(Records with modeling code)
↓

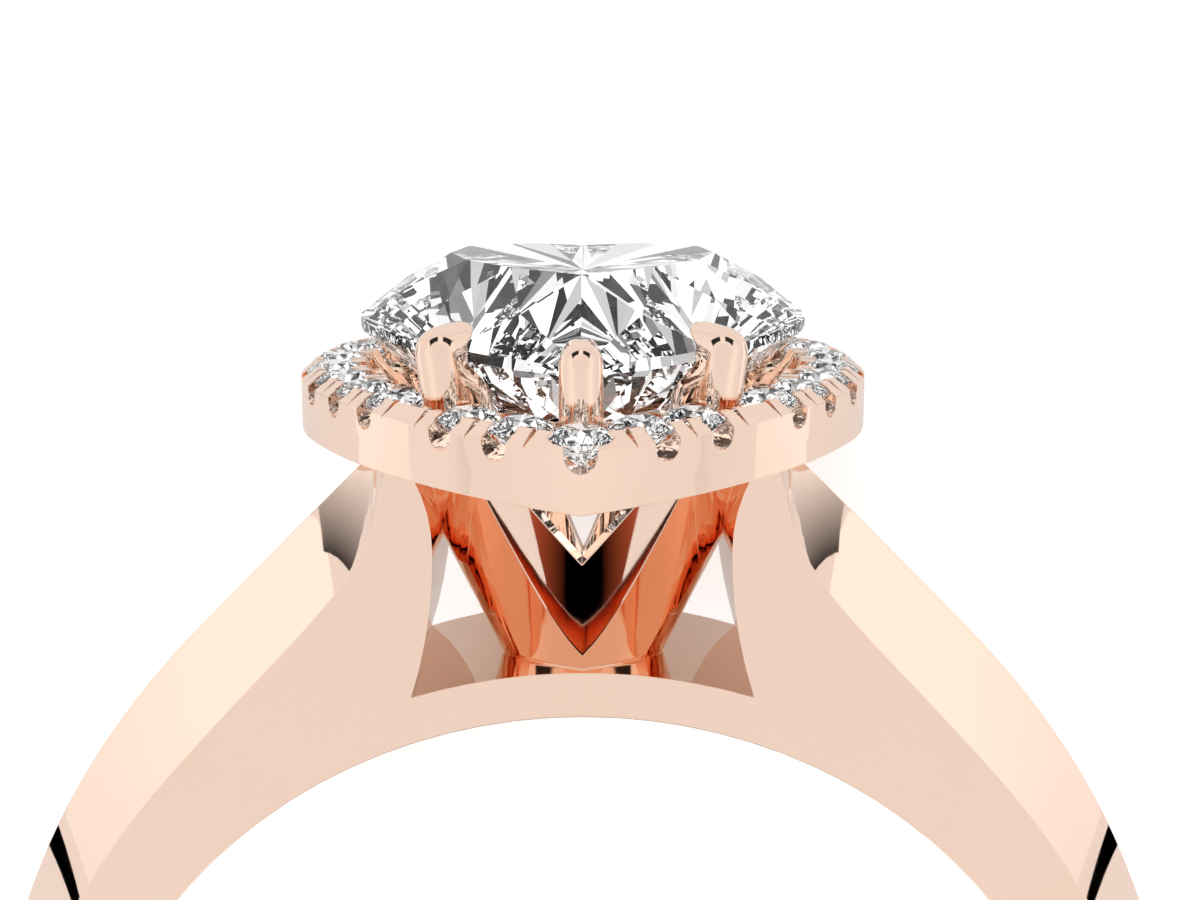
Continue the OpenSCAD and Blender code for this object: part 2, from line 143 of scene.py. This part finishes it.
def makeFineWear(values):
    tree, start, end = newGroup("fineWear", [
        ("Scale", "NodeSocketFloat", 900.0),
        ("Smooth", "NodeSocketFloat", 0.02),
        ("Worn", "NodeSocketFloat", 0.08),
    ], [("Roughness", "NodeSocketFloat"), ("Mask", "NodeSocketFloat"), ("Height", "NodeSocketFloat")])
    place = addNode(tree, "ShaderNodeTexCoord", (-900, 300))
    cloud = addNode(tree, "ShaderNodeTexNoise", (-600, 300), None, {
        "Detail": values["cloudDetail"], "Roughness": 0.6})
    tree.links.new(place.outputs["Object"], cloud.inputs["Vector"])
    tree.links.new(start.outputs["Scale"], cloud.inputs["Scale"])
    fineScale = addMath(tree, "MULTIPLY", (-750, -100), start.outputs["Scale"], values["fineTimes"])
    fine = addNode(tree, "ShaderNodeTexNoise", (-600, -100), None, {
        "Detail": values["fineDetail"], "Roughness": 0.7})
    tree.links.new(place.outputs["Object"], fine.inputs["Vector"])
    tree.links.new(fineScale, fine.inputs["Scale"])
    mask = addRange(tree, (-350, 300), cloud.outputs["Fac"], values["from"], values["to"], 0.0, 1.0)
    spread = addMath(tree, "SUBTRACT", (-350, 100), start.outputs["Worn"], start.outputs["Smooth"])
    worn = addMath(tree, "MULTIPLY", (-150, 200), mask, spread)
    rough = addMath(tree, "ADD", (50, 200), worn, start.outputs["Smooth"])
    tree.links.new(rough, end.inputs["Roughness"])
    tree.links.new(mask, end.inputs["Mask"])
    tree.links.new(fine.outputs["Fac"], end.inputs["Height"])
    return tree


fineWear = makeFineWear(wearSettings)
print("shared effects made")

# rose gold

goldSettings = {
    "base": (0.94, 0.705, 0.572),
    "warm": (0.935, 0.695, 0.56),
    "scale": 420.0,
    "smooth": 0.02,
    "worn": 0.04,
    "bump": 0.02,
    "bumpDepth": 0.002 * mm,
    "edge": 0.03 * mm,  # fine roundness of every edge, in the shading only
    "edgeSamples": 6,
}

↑
↓

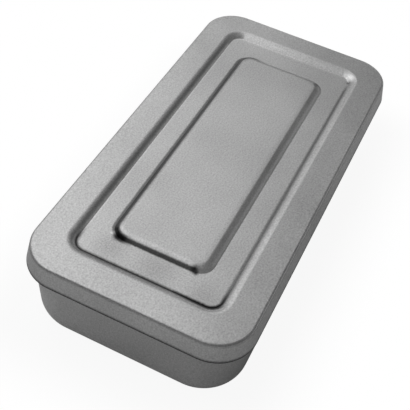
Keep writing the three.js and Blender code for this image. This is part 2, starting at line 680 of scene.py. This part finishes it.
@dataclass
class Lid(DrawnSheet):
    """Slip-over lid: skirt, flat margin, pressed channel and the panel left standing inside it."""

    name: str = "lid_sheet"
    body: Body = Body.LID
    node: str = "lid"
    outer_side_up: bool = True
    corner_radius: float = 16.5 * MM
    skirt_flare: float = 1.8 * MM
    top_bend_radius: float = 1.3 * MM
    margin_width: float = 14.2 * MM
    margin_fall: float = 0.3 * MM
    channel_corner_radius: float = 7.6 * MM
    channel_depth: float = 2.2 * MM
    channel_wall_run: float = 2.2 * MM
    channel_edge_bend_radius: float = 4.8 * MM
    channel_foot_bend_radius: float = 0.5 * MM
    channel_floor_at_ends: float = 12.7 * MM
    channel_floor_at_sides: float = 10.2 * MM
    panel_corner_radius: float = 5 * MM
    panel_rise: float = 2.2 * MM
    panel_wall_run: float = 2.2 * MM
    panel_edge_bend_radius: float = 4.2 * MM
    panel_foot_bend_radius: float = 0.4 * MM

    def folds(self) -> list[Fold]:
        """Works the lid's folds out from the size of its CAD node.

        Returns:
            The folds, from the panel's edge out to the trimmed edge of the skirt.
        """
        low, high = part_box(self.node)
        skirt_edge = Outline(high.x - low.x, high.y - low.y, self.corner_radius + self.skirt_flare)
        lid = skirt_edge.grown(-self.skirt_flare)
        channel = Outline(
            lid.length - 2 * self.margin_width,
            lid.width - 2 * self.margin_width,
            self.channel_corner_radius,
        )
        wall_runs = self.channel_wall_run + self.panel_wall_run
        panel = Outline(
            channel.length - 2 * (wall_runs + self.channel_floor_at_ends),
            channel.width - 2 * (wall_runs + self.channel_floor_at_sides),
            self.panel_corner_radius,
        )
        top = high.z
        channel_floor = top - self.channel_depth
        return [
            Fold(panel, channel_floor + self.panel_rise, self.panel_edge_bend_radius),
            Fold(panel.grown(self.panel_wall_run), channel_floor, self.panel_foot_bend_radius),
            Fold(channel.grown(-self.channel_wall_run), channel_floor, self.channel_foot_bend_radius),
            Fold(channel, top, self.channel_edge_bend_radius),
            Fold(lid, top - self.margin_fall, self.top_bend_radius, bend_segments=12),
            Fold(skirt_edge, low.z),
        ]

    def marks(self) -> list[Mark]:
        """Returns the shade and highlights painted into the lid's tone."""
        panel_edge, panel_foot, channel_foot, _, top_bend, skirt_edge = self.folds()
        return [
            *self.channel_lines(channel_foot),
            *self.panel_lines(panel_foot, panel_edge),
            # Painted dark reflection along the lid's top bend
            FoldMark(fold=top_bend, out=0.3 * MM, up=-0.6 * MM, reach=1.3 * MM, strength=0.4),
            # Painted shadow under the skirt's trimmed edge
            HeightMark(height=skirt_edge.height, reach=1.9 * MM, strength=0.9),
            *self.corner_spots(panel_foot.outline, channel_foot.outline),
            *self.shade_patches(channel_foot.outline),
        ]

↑

> **Set task**
Return exactly the lines above from the line that has "Keep writing the" through the line that has "lid: skirt, flat", inclusive, and nothing else.

> **Full response**
Keep writing the three.js and Blender code for this image. This is part 2, starting at line 680 of scene.py. This part finishes it.
@dataclass
class Lid(DrawnSheet):
    """Slip-over lid: skirt, flat margin, pressed channel and the panel left standing inside it."""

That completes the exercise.